Health-Care Reform's Hidden TaxesJane Sasseen
As a candidate and President, Barack Obama has had one core message for the middle class: I won't raise your taxes. The White House has pledged that only the wealthy—families earning more than $250,000—would face a boost in income, capital gains, or other taxes. For the 97% of Americans below that level, no increases are in store.
But as Congress inches closer to forging a massive package of health-care reforms, it's increasingly clear how difficult it will be to keep that pledge. To pay for the near trillion-dollar health-care system overhaul—not to mention reining in the deficit and funding other ambitious plans Obama has laid out for the years ahead—many outside the White House believe the middle class will not be spared. Republican critics contend that the White House is misleading the public about who will ultimately shoulder much of the cost of extending coverage to tens of millions of uninsured Americans.
True, most won't see direct tax hikes, per se. Few believe Obama will go back on his vow to keep income tax rates the same for all but the top brackets when the Bush tax cuts expire at the end of 2010. And top White House economic adviser Lawrence H. Summers says Obama can keep his pledge while finding more than enough cost cuts and revenue elsewhere. "There is substantial scope for expenditure reductions in health care and for raising enough revenues from people with incomes over $250,000 and from companies," he says.
A key question, though, is whether over the next couple of years, middle-income families will face a host of surcharges, fees, reduced tax breaks, or other increased costs. Daniel Clifton, a Washington-based policy analyst for Strategas Research Partners, argues that Congress has purposely loaded onto the corporate sector the increased taxes needed to pay for the reforms to avoid politically unpopular individual tax hikes. But the added costs will eventually be shifted to customers. "It all depends on what your definition of 'tax' is. Everyone is mincing words here," says Clifton. "There isn't enough money available in just extracting more from corporate taxes or rich Americans."
Consider the Senate's proposal to impose a 40% excise tax on so-called Cadillac health insurance plans valued at more than $21,000. The idea, say backers, is to discourage the excessive health-care spending said to result from such generous plans. The proposed tax on the plans would raise $202 billion, more than half the new funds needed to help pay for extending insurance coverage. Rather than tax policyholders directly, the hit would be on insurers who offer those plans.

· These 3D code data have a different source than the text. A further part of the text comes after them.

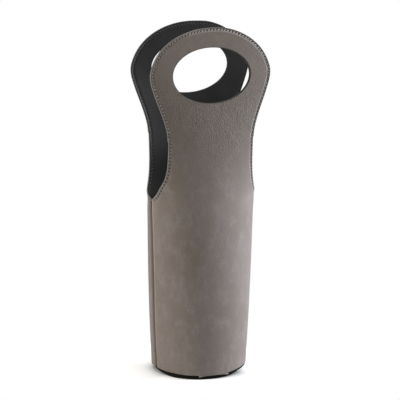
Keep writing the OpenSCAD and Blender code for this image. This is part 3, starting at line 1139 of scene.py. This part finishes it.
ground = floorFinish.coordinates()
facing = floorVector("DOT_PRODUCT", floorVector("NORMALIZE", ground), shadow["front"], "Value")
aside = facing.between(*shadow["sides"][0]) * facing.between(*shadow["sides"][1])
lampSide = floorFinish.axis("X").between(*shadow["lampSide"])
clear = shadow["darkest"] + (1 - shadow["darkest"]) * openness(shadow["reach"], 0.0, 0.9)
clear = clear + (1 - clear) * facing.between(*shadow["behind"]) * shadow["lighterBehind"]
soft = shadow["softDepth"] * (1 - openness(shadow["softReach"], 0.3, 1.0))
clear = clear * (1 - aside * (soft + shadow["lampSideDepth"] * lampSide))
shade = floorFinish.node("CombineColor", values={0: clear, 1: clear, 2: clear})
paint = floorFinish.blend(clear, (0, 0, 0), [studio["floorColour"]] * 3)
lit = floorFinish.node("BsdfDiffuse", values={"Color": paint})
glow = floorFinish.node("Emission", values={"Color": shade, "Strength": studio["floorGlow"]})
bright = floorFinish.node("AddShader", values={0: lit, 1: glow})
white = floorFinish.node("Emission", values={"Color": (1, 1, 1, 1), "Strength": 1.0})
far = floorVector("LENGTH", ground, output="Value").between(*studio["whiteFrom"])
seamless = floorFinish.node("MixShader", values={0: far, 1: bright, 2: white})
both = floorFinish.node("MixShader", values={0: seenDirectly(floorFinish), 1: lit, 2: seamless})
floorFinish.tree.links.new(both.socket, floorFinish.output.inputs["Surface"])
makeObject("floor", floorMesh, [floorFinish.material])

world = bpy.data.worlds.new("studio")
bpy.context.scene.world = world
world.use_nodes = True
worldFinish = Finish("world", world.node_tree, "ShaderNodeOutputWorld")
aroundValues = {"Color": (*studio["worldColour"], 1), "Strength": studio["world"]}
around = worldFinish.node("Background", values=aroundValues)
white = worldFinish.node("Background", values={"Color": (1, 1, 1, 1), "Strength": 1.0})
backdrop = worldFinish.node("MixShader", values={0: seenDirectly(worldFinish), 1: around, 2: white})
worldFinish.tree.links.new(backdrop.socket, worldFinish.output.inputs["Surface"])

for i, lamp in enumerate(studio["lamps"]):
    data = bpy.data.lights.new(f"lamp{i}", "AREA")
    data.shape = "RECTANGLE"
    data.size, data.size_y = lamp["size"]
    data.energy = lamp["power"]
    data.color = lamp["colour"]
    lampObject = bpy.data.objects.new(f"lamp{i}", data)
    bpy.context.collection.objects.link(lampObject)
    way = (Vector(studio["aim"]) - Vector(lamp["place"])).to_track_quat("-Z", "Y")
    lampObject.matrix_world = Matrix.Translation(lamp["place"]) @ way.to_matrix().to_4x4()
bpy.context.scene.view_settings.view_transform = "Standard"
print("studio lit")
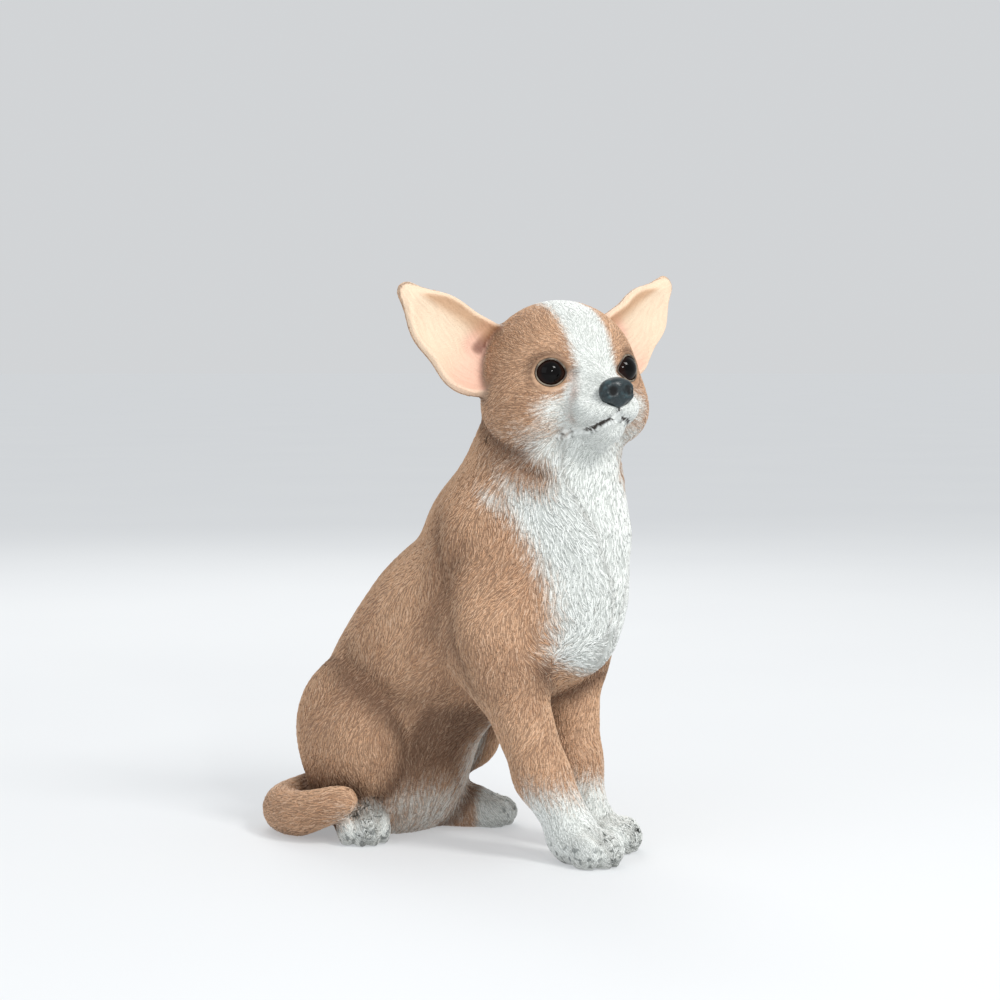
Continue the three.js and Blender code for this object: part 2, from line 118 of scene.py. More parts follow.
# %% [markdown]
# ## Clay as a field
# A field gives each point its distance to the surface, less than zero inside. Ellipsoids and limbs
# melt into each other when their distances are blended, as lumps of clay do under a thumb. The
# solids were made this way, so the same field tells the skin exactly where the surface lies, also
# between the corners of the coarse solids.

# %% Shapes of clay
def length(v):
    return np.sqrt((v * v).sum(axis=-1))


def blob(p, centre, radii, axes=STRAIGHT):
    """Distance to an ellipsoid."""
    q = (p - np.asarray(centre, float)) @ axes
    r = np.asarray(radii, float)
    near = length(q / r)
    return near * (near - 1) / np.maximum(length(q / (r * r)), 1e-6)


def limb(p, start, end, r1, r2):
    """Distance to the round hull of two balls."""
    start = np.asarray(start, float)
    along = np.asarray(end, float) - start
    reach = np.linalg.norm(along)
    slope = (r1 - r2) / reach
    cosine = math.sqrt(1 - slope * slope)
    d = p - start
    y = d @ (along / reach)
    x = np.sqrt(np.maximum((d * d).sum(-1) - y * y, 0))
    k = y - x * slope / cosine
    cone = x * cosine + y * slope - r1
    low = np.hypot(x, y) - r1
    high = np.hypot(x, y - reach) - r2
    return np.where(k < 0, low, np.where(k > reach, high, cone))


def leaf(p, start, end, r1, r2, facing, squash):
    """A limb pressed flat along one direction."""
    facing = np.asarray(facing, float)

    def pressed(v):
        return v + np.multiply.outer(v @ facing, facing) * (squash - 1)

    return limb(pressed(p), pressed(start), pressed(end), r1, r2) / squash * 1.4


def melt(a, b, k):
    """Blend of two distances over a width of k."""
    h = np.maximum(k - np.abs(a - b), 0) / k
    return np.minimum(a, b) - h * h * k * 0.25


def melted(k, parts):
    d = parts[0]
    for part in parts[1:]:
        d = melt(d, part, k)
    return d


def carved(k, body, tool):
    return -melt(-body, tool, k)


origin = np.zeros((1, 3))
print("the middle of a ball of 10 mm lies", -limb(origin, [0, 0, -1], [0, 0, 1], 10, 10)[0], "mm deep")

# %% [markdown]
# ## The lumps of the body
# The numbers that follow are the lumps of the statue, in millimetres. The solids were made with the
# same ones, but for a softer join where the forelegs meet the body, which the skin can show and the
# parted solids can't.

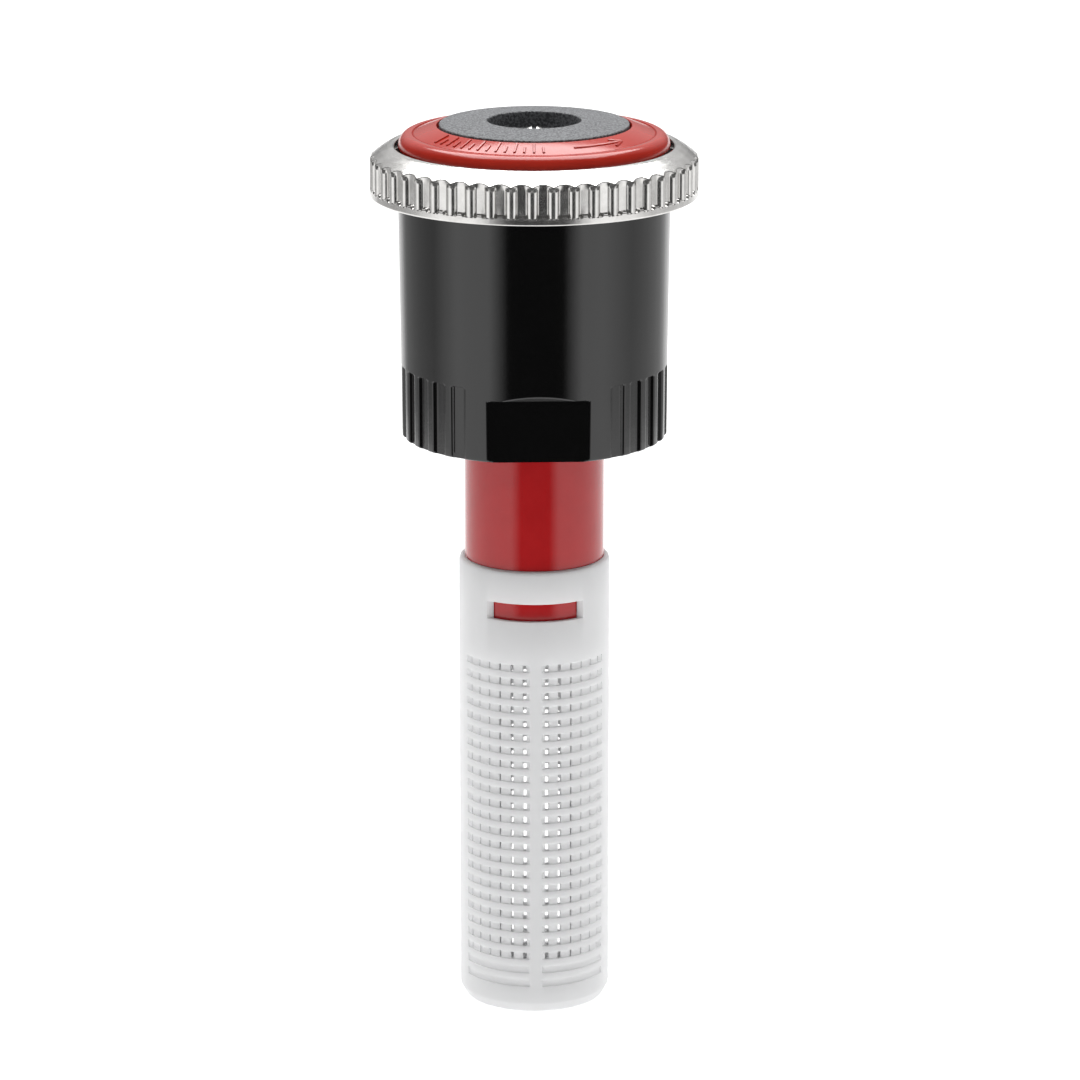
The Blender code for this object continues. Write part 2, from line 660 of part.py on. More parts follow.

Worried Unions The insurers, though, likely will cut benefits or raise premiums as a result. That point hasn't escaped union leaders, who oppose the proposal because it would target many of their members, who have negotiated generous health benefits. Richard L. Trumka, the head of the AFL-CIO, argues that roughly 15% of insured families and 19% of individuals—most solidly middle-class—have plans that would fall under the new tax. For many members, he says, the result would be higher medical costs. "What [they are] actually saying is that cost of covering the uninsured should be borne by the middle class," Trumka says.
Summers counters that the tax is intended to curb wasteful health-care spending; the goal, he says, is to get employers to offer less pricey insurance policies and raise wages instead. But labor leaders remain unconvinced, and they're lobbying to kill the measure. GOP opponents of the reforms have also intensified their attacks. Senator Chuck Grassley (R-Iowa), the ranking Republican on the Senate Finance Committee, argues the pending bills would leave many worse off. "The vast majority of middle-class Americans would pay higher taxes and premiums," he says. He, too, cites the Cadillac tax increase, along with other changes such as a rise in the threshold on deductions for medical expenses from 7.5% of adjusted gross income to 10%. Quoting figures compiled by the bipartisan Joint Committee on Taxation, he says that by 2019, when the bill would be fully in effect, families earning over $75,000 would see a net hike in taxes.
On another front, the Senate is counting on hefty excise taxes assessed on the different players in the medical industry for a big chunk of funding. Altogether, insurers, drug companies, and device makers could be on tap for roughly $120 billion in fees over the next decade. Problem is, a big portion of those taxes are likely to be recouped in the form of higher prices or increased premiums. "It's a fiction," says Roberton Williams, a former Congressional Budget Office official now with the nonpartisan Urban Institute's Tax Policy Center. "The excise taxes won't be paid by the companies; they'll be passed right back to their customers."
Summers disputes that notion and argues that the excise taxes "are designed so they will likely be difficult to pass on." And he points out that the estimates Grassley cites do not take into account expected cost savings and other benefits of reform. "Many of those same firms will no longer have the burdens associated with paying for uncompensated care," he argues.
However the numbers are sliced, they add up. All told, by imposing new taxes on health-care providers, the Senate Finance Committee is counting on raising some $340 billion to help pay for reforms. An additional $42 billion would come from trimming tax breaks for such things as health savings accounts and medical expenses, according to fiscal watchdog US Budget Watch. It remains to be seen how much of that tab average Americans will end up shouldering.